Reproduce exactly and only the lines running from the one with "The Blender code" through the one with "socket = as_mesh(socket, collection, finish)", both end lines included.

→ **Records to process**
□ □ □ □ □

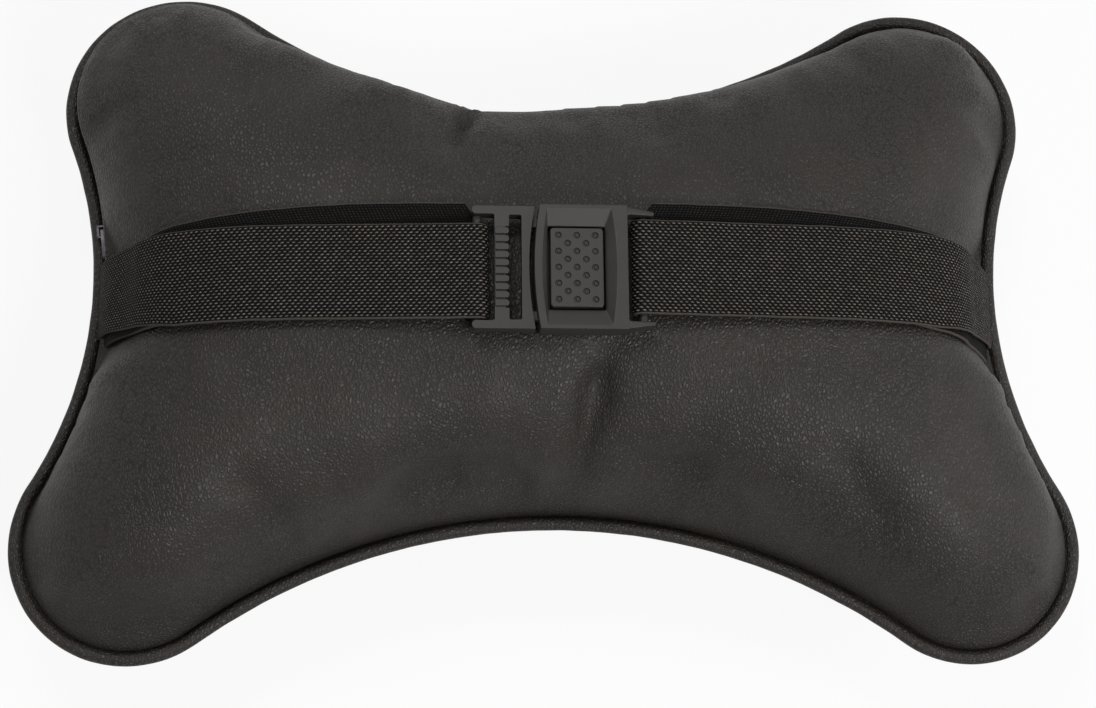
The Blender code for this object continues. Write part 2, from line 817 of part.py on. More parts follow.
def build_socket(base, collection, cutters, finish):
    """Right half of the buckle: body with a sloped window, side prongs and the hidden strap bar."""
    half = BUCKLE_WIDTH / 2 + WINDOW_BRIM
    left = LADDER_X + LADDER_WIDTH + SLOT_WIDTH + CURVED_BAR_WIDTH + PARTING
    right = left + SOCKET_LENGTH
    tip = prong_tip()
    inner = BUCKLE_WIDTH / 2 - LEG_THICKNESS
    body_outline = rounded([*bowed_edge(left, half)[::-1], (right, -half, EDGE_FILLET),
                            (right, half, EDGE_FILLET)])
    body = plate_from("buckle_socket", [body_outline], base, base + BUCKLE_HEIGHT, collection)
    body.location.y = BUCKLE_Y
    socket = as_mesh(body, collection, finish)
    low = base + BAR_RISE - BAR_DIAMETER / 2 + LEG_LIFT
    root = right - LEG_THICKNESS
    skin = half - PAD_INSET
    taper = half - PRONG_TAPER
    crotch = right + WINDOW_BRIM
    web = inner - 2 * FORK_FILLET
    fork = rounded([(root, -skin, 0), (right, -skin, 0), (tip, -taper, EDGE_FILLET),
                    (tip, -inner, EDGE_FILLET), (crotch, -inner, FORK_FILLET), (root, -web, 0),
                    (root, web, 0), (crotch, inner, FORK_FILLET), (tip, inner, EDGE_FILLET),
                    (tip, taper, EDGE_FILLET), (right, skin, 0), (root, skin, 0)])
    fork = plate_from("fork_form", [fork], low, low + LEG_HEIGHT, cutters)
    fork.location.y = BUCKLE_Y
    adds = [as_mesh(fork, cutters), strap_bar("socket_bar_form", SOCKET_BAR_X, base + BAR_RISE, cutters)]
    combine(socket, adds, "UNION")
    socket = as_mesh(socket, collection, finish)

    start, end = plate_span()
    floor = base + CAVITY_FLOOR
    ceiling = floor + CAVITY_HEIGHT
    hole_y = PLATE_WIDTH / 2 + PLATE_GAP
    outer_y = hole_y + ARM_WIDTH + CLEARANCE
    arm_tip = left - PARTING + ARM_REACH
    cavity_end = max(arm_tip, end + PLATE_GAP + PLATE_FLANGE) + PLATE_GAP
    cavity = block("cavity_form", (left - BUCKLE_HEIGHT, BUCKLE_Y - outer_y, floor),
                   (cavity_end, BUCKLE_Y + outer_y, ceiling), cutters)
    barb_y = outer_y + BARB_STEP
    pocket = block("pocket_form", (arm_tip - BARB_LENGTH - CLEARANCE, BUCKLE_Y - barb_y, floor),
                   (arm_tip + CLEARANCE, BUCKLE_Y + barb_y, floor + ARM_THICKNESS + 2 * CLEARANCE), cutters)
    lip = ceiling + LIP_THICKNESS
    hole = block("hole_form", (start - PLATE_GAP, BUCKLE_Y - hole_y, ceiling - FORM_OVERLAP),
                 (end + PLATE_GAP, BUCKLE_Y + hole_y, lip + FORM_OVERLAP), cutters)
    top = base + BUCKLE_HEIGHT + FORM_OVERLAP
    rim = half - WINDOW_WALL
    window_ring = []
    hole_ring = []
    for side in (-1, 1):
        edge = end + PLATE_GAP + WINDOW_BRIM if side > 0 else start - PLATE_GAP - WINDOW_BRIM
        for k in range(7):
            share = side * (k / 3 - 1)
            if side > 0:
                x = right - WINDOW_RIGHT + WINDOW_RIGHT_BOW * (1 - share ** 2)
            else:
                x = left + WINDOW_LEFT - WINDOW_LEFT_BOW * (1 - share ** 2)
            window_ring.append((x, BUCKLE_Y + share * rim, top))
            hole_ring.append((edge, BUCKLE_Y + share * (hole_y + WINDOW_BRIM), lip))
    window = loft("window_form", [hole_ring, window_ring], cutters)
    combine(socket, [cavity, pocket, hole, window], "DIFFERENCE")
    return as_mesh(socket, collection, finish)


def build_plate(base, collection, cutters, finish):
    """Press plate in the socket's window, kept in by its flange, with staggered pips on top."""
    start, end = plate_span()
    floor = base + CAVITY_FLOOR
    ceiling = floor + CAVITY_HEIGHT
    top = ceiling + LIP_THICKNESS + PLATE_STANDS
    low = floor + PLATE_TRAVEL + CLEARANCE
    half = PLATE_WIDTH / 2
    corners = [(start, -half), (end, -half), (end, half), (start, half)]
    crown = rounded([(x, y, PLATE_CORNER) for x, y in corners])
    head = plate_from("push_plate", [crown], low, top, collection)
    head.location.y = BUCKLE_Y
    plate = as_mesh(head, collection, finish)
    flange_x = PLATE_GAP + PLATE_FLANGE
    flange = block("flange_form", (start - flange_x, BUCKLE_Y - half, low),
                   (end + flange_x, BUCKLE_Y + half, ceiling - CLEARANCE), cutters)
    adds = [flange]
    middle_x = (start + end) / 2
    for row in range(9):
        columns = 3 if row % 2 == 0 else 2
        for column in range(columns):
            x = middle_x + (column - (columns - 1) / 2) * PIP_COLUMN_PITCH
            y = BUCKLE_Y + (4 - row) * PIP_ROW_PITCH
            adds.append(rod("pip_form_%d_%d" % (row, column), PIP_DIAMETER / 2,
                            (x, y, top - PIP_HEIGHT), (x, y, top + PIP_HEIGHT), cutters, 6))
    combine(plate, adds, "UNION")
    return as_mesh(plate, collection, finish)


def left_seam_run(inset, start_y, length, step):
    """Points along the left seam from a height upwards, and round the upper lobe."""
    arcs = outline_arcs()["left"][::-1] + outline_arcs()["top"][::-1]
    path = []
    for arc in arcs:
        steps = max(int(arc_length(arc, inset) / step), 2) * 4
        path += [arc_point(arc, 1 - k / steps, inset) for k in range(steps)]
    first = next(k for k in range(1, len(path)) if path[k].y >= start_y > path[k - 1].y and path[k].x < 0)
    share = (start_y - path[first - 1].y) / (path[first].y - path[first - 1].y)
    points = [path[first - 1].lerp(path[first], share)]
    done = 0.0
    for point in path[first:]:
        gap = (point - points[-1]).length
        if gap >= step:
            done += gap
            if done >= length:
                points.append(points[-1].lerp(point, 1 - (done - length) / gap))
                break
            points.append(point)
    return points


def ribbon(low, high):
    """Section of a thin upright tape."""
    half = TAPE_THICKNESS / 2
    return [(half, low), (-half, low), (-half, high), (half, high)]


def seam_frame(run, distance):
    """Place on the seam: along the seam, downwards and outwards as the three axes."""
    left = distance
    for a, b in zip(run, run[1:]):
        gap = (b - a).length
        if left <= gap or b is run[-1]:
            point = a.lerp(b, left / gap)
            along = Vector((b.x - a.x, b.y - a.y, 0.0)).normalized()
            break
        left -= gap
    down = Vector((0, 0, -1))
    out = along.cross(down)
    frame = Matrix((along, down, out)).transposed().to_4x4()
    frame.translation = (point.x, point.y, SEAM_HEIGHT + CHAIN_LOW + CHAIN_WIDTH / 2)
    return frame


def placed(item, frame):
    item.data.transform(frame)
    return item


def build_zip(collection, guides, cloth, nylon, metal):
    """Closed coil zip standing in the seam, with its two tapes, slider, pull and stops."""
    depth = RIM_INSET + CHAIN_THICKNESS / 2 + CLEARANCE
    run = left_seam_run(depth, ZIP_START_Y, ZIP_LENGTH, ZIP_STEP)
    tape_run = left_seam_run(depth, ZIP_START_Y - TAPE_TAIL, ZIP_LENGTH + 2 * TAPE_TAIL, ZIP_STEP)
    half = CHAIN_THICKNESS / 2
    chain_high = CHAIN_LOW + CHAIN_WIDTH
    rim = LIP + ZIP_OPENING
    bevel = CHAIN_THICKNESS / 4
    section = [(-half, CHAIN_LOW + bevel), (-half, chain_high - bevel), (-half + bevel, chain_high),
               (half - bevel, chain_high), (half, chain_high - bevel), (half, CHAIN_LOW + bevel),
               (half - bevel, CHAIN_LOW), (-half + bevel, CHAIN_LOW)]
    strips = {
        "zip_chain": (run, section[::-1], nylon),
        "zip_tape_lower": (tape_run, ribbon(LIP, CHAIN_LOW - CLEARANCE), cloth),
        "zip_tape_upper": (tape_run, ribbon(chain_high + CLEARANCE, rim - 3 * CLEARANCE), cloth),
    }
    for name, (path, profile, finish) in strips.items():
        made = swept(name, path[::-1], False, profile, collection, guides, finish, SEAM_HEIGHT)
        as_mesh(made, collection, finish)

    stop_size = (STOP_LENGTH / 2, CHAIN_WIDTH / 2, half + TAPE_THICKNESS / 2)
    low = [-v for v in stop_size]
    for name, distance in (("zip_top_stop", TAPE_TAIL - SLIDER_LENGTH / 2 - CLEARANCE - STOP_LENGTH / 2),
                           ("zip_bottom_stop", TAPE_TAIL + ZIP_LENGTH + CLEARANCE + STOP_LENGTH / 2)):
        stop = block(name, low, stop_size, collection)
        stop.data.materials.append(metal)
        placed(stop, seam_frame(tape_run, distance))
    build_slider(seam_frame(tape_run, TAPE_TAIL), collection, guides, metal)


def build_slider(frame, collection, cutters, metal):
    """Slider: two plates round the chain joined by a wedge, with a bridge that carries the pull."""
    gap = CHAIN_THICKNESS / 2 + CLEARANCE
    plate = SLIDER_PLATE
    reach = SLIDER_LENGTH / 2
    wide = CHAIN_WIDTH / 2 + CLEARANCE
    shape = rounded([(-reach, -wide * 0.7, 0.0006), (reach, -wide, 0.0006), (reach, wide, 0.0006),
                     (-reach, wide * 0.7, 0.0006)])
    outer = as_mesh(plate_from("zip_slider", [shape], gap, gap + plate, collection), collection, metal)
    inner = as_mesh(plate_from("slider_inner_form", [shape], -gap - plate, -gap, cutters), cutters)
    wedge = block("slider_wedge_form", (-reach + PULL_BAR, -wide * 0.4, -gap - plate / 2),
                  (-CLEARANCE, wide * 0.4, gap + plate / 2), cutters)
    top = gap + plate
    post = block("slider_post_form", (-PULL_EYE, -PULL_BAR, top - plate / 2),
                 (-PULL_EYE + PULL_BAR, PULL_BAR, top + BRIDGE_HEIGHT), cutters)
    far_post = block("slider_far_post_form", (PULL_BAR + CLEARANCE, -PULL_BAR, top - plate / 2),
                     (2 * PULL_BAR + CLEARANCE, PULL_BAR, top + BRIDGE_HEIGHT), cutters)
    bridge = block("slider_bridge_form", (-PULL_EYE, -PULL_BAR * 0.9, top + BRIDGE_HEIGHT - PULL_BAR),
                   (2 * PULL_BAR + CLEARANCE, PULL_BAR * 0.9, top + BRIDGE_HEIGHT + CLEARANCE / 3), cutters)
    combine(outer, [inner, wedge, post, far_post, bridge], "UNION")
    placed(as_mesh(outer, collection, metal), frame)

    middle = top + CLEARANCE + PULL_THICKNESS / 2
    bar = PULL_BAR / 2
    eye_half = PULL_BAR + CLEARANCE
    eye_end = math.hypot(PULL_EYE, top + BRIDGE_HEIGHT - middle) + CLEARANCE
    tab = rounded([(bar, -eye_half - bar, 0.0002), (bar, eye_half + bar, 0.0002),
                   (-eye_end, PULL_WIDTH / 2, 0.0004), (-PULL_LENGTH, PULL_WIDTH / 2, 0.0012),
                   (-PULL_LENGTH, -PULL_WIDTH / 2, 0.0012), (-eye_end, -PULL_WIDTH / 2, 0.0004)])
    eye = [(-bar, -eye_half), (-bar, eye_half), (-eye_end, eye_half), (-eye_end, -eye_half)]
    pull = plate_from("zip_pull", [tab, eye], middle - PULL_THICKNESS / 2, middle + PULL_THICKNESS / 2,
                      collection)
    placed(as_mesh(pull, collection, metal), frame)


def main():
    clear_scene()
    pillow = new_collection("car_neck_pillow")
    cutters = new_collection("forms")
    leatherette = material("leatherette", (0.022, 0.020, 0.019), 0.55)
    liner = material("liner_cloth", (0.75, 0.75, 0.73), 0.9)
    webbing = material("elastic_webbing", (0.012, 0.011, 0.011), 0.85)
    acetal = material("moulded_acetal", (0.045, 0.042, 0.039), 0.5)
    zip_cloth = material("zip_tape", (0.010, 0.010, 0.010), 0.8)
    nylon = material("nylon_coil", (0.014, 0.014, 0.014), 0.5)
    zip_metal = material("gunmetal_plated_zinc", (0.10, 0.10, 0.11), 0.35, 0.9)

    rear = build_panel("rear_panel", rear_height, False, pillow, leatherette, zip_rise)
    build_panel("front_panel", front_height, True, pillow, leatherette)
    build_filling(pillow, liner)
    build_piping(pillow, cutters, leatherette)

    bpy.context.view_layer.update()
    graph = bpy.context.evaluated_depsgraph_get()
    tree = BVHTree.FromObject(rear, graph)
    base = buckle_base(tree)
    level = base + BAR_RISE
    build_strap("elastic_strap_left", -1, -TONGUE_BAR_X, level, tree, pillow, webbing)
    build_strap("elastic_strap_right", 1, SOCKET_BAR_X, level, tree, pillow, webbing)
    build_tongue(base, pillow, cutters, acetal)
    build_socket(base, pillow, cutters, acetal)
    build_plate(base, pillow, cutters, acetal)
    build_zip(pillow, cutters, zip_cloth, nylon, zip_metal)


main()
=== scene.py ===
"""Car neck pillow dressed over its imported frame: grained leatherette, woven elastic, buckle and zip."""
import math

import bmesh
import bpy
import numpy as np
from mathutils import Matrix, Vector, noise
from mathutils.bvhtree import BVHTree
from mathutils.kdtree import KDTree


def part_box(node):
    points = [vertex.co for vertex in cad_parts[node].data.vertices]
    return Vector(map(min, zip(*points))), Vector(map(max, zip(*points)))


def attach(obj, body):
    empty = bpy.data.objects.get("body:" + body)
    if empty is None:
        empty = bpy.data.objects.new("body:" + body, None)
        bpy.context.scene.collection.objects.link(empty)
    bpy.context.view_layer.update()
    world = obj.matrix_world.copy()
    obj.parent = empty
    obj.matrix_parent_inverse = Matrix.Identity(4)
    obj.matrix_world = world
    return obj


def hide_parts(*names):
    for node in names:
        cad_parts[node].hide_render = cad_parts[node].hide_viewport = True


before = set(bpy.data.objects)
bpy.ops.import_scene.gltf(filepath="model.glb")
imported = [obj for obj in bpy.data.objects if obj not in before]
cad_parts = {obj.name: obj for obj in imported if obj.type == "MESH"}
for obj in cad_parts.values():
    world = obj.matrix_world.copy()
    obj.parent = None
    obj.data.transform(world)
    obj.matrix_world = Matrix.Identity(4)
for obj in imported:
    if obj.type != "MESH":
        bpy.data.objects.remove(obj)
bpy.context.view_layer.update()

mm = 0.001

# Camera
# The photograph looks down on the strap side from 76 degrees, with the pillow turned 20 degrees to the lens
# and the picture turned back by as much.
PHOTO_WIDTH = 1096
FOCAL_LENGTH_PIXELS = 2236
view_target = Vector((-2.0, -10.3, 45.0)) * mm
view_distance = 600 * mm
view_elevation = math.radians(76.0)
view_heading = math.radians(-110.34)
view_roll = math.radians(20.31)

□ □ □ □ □

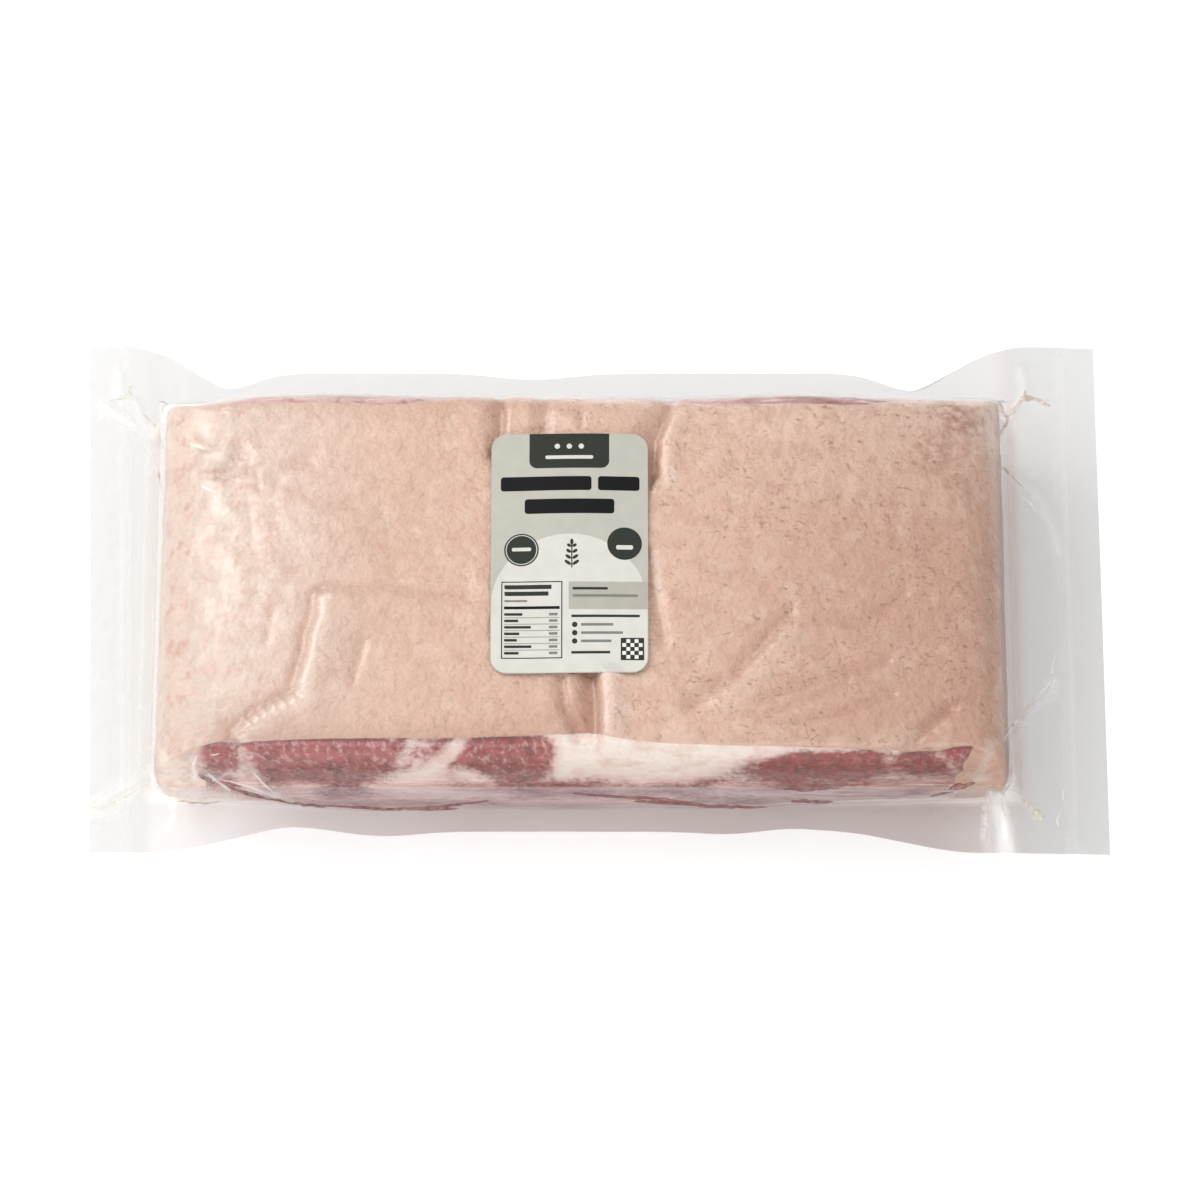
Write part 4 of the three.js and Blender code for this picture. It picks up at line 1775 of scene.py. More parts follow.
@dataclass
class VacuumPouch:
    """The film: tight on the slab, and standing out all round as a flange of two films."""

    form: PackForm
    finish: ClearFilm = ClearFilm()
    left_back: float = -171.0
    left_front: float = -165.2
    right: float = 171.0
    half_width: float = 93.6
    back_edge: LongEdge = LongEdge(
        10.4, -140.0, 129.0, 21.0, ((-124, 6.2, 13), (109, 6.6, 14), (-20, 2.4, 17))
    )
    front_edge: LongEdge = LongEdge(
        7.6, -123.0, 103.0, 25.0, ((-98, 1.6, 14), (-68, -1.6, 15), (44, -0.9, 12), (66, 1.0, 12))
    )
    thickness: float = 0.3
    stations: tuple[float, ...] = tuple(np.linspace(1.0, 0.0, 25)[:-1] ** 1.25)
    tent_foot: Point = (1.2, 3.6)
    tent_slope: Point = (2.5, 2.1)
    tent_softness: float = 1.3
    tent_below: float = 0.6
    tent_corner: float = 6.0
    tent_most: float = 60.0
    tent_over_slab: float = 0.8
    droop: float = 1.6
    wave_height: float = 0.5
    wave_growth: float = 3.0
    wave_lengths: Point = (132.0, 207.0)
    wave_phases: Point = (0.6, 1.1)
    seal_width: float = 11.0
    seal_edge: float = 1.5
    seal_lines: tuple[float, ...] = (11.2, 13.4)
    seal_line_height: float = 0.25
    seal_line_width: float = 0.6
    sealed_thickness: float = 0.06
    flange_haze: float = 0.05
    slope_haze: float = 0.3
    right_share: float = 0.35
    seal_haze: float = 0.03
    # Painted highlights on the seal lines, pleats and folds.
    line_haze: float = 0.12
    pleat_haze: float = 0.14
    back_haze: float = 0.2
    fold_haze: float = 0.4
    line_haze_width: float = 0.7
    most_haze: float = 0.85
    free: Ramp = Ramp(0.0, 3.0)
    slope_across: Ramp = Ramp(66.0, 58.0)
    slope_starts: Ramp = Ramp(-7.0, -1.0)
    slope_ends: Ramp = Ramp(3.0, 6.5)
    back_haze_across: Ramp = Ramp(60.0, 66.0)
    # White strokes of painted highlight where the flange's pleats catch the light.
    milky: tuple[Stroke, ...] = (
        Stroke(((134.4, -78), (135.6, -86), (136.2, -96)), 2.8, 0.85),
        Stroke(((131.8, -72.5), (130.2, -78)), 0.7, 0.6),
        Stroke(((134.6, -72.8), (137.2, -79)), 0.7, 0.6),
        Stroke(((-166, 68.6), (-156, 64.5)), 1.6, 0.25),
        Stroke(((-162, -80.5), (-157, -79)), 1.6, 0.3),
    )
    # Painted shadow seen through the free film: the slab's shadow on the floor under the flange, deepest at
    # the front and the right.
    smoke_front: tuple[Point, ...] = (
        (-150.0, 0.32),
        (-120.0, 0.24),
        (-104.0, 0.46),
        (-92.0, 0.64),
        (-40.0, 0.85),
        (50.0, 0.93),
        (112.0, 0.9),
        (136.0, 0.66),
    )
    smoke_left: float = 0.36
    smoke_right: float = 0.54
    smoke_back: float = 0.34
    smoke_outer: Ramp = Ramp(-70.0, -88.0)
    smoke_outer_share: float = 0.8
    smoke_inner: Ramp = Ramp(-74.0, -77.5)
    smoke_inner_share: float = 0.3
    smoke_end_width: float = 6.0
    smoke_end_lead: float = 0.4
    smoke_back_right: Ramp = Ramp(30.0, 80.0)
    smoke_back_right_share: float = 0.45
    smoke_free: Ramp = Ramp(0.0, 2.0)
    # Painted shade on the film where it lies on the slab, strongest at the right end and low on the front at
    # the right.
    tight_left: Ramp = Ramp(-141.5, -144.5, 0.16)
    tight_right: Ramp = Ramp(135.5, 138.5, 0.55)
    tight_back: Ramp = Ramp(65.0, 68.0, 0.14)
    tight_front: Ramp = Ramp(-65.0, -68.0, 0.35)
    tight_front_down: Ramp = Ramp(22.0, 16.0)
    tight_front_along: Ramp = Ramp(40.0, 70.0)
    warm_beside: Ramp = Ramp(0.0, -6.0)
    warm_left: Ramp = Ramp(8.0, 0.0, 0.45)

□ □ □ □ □

→ **Task solution**
The Blender code for this object continues. Write part 2, from line 817 of part.py on. More parts follow.
def build_socket(base, collection, cutters, finish):
    """Right half of the buckle: body with a sloped window, side prongs and the hidden strap bar."""
    half = BUCKLE_WIDTH / 2 + WINDOW_BRIM
    left = LADDER_X + LADDER_WIDTH + SLOT_WIDTH + CURVED_BAR_WIDTH + PARTING
    right = left + SOCKET_LENGTH
    tip = prong_tip()
    inner = BUCKLE_WIDTH / 2 - LEG_THICKNESS
    body_outline = rounded([*bowed_edge(left, half)[::-1], (right, -half, EDGE_FILLET),
                            (right, half, EDGE_FILLET)])
    body = plate_from("buckle_socket", [body_outline], base, base + BUCKLE_HEIGHT, collection)
    body.location.y = BUCKLE_Y
    socket = as_mesh(body, collection, finish)
    low = base + BAR_RISE - BAR_DIAMETER / 2 + LEG_LIFT
    root = right - LEG_THICKNESS
    skin = half - PAD_INSET
    taper = half - PRONG_TAPER
    crotch = right + WINDOW_BRIM
    web = inner - 2 * FORK_FILLET
    fork = rounded([(root, -skin, 0), (right, -skin, 0), (tip, -taper, EDGE_FILLET),
                    (tip, -inner, EDGE_FILLET), (crotch, -inner, FORK_FILLET), (root, -web, 0),
                    (root, web, 0), (crotch, inner, FORK_FILLET), (tip, inner, EDGE_FILLET),
                    (tip, taper, EDGE_FILLET), (right, skin, 0), (root, skin, 0)])
    fork = plate_from("fork_form", [fork], low, low + LEG_HEIGHT, cutters)
    fork.location.y = BUCKLE_Y
    adds = [as_mesh(fork, cutters), strap_bar("socket_bar_form", SOCKET_BAR_X, base + BAR_RISE, cutters)]
    combine(socket, adds, "UNION")
    socket = as_mesh(socket, collection, finish)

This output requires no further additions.